◆ **PROMPT**
Copy out, exactly and without additions, the lines from the one that contains "Write part 2" to the one that contains "const trayTop = padTop - pad.thick;", both ends included.

◆ **PROVIDED RECORDS**
****************
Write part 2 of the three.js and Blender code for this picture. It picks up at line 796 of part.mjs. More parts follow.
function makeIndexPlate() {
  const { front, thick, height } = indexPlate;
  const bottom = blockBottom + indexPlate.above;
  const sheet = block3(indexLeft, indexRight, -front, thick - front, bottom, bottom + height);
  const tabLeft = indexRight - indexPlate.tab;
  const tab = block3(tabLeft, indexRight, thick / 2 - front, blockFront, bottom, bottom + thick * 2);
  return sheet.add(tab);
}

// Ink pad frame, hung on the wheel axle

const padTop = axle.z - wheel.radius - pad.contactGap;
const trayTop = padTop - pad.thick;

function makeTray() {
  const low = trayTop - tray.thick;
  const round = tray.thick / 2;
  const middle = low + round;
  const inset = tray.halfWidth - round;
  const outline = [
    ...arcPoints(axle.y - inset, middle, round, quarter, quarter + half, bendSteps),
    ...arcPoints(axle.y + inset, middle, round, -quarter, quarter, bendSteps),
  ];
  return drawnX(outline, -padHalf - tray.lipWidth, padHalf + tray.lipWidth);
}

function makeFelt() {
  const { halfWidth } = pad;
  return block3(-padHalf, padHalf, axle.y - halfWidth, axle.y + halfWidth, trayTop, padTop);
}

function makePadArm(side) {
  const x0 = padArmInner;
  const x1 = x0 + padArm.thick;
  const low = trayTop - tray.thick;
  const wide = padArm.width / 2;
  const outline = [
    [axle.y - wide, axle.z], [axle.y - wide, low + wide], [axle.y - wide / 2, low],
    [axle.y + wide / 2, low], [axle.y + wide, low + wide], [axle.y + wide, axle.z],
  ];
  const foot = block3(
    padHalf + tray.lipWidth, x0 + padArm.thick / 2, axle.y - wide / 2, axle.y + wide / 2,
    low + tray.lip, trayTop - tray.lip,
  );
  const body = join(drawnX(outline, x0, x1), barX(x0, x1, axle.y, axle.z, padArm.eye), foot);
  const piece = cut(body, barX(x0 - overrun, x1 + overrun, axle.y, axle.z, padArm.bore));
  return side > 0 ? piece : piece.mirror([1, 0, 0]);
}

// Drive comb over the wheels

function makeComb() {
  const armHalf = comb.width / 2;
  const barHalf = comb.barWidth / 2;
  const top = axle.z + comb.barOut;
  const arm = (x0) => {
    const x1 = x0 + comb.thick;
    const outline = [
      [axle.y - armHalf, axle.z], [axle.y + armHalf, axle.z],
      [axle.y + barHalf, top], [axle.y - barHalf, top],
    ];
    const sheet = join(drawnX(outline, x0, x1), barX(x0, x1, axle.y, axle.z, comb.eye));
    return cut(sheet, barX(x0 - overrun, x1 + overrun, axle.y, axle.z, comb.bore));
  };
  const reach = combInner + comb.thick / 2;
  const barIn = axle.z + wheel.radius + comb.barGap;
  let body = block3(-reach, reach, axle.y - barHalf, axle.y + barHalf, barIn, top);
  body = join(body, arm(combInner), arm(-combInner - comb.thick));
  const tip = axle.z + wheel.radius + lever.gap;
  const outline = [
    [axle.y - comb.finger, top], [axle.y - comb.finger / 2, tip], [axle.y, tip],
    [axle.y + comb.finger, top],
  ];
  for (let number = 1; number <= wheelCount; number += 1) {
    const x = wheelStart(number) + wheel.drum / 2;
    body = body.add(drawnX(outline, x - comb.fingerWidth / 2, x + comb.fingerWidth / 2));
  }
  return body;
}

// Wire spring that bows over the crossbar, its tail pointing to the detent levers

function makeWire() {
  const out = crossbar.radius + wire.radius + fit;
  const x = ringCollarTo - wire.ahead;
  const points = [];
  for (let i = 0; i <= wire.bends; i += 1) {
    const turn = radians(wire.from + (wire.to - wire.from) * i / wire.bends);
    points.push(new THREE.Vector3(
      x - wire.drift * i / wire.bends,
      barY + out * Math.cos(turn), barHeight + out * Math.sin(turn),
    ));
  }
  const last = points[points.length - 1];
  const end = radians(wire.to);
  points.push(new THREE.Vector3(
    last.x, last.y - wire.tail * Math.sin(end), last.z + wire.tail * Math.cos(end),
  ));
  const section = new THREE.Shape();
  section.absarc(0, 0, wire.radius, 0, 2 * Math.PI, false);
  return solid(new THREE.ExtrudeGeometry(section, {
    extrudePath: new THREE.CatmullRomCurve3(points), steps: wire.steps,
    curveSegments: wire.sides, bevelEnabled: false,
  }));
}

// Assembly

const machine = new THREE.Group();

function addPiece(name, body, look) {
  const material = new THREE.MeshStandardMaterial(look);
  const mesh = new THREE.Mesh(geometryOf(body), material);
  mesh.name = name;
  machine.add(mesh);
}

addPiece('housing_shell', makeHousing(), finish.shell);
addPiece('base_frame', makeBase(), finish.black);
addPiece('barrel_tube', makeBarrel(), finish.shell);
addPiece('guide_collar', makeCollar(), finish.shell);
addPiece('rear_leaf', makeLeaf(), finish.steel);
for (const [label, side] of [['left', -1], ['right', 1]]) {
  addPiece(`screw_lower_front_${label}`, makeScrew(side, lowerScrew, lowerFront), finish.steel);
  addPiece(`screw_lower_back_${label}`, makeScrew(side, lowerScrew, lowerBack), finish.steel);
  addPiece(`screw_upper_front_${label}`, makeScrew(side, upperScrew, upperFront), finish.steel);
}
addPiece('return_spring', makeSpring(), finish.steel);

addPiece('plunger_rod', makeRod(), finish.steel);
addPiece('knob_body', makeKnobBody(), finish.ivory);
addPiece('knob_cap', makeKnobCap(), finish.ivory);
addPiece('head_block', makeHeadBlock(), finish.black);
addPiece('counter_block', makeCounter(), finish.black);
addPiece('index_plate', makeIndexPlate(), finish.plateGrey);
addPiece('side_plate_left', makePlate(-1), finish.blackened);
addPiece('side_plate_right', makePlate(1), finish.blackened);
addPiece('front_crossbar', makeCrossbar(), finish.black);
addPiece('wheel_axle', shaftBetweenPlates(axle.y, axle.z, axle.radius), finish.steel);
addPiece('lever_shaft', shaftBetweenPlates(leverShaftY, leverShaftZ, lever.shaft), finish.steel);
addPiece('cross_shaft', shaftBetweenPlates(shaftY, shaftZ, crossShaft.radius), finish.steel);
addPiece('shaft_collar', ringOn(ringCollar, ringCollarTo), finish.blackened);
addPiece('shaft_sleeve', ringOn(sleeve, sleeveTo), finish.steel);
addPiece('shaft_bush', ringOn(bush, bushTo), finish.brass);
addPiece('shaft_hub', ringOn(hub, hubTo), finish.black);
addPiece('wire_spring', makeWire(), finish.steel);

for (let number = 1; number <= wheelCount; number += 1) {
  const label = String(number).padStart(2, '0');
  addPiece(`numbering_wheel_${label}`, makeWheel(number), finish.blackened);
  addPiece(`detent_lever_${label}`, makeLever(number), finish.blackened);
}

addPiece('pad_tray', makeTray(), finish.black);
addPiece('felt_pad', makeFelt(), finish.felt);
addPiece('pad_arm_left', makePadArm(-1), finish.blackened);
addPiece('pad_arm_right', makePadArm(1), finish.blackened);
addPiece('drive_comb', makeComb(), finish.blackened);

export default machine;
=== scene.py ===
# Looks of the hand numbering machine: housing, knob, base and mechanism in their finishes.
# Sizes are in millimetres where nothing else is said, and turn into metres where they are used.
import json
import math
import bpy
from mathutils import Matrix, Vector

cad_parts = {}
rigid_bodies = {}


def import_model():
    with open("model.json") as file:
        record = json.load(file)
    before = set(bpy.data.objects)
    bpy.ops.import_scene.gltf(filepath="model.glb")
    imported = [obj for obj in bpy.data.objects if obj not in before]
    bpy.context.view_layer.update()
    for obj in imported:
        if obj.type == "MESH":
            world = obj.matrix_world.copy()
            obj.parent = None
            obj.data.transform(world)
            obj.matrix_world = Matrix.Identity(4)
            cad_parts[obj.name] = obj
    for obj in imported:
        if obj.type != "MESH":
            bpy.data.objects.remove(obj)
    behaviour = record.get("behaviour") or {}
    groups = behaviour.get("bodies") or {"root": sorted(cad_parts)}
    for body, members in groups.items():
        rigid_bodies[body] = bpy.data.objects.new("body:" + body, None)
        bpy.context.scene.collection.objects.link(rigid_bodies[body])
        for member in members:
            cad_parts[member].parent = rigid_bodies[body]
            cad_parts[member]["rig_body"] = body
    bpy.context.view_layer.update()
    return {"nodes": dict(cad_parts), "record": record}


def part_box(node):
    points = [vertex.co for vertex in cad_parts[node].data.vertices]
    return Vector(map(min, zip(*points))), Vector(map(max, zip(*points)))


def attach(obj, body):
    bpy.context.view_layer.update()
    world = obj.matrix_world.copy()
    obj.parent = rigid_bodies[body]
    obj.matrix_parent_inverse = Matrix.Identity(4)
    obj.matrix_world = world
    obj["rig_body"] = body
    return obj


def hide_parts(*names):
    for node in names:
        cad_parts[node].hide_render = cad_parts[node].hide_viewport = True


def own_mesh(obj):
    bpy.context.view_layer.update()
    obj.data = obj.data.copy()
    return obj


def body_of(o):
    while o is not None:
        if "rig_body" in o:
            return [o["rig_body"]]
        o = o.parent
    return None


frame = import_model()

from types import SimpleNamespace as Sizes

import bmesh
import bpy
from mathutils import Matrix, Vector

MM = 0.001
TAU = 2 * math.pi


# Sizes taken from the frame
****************
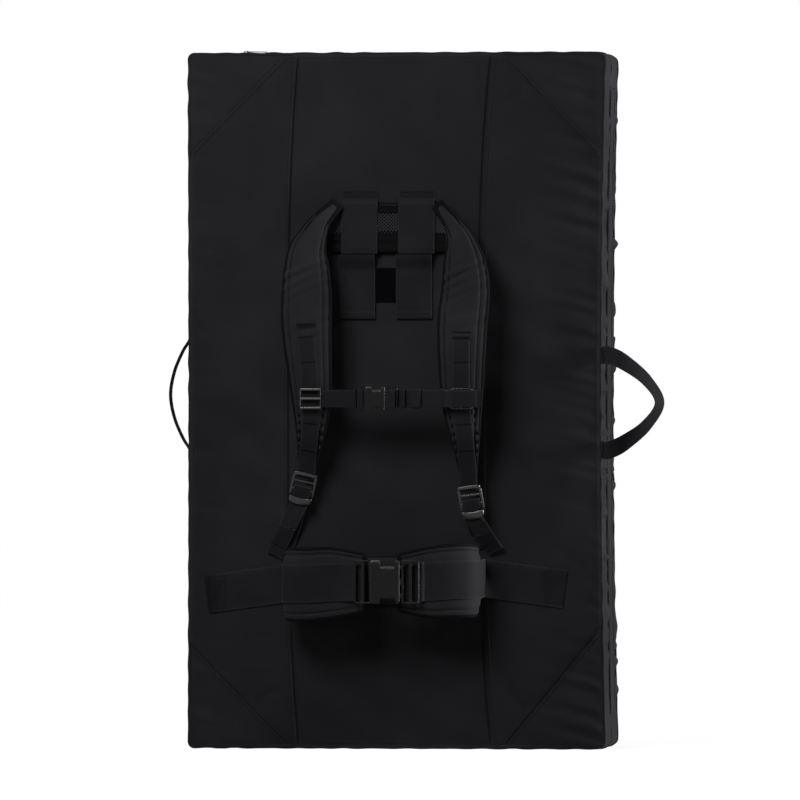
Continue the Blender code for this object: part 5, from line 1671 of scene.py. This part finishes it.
****************
◆ **FINAL RESULT**
Write part 2 of the three.js and Blender code for this picture. It picks up at line 796 of part.mjs. More parts follow.
function makeIndexPlate() {
  const { front, thick, height } = indexPlate;
  const bottom = blockBottom + indexPlate.above;
  const sheet = block3(indexLeft, indexRight, -front, thick - front, bottom, bottom + height);
  const tabLeft = indexRight - indexPlate.tab;
  const tab = block3(tabLeft, indexRight, thick / 2 - front, blockFront, bottom, bottom + thick * 2);
  return sheet.add(tab);
}

// Ink pad frame, hung on the wheel axle

const padTop = axle.z - wheel.radius - pad.contactGap;
const trayTop = padTop - pad.thick;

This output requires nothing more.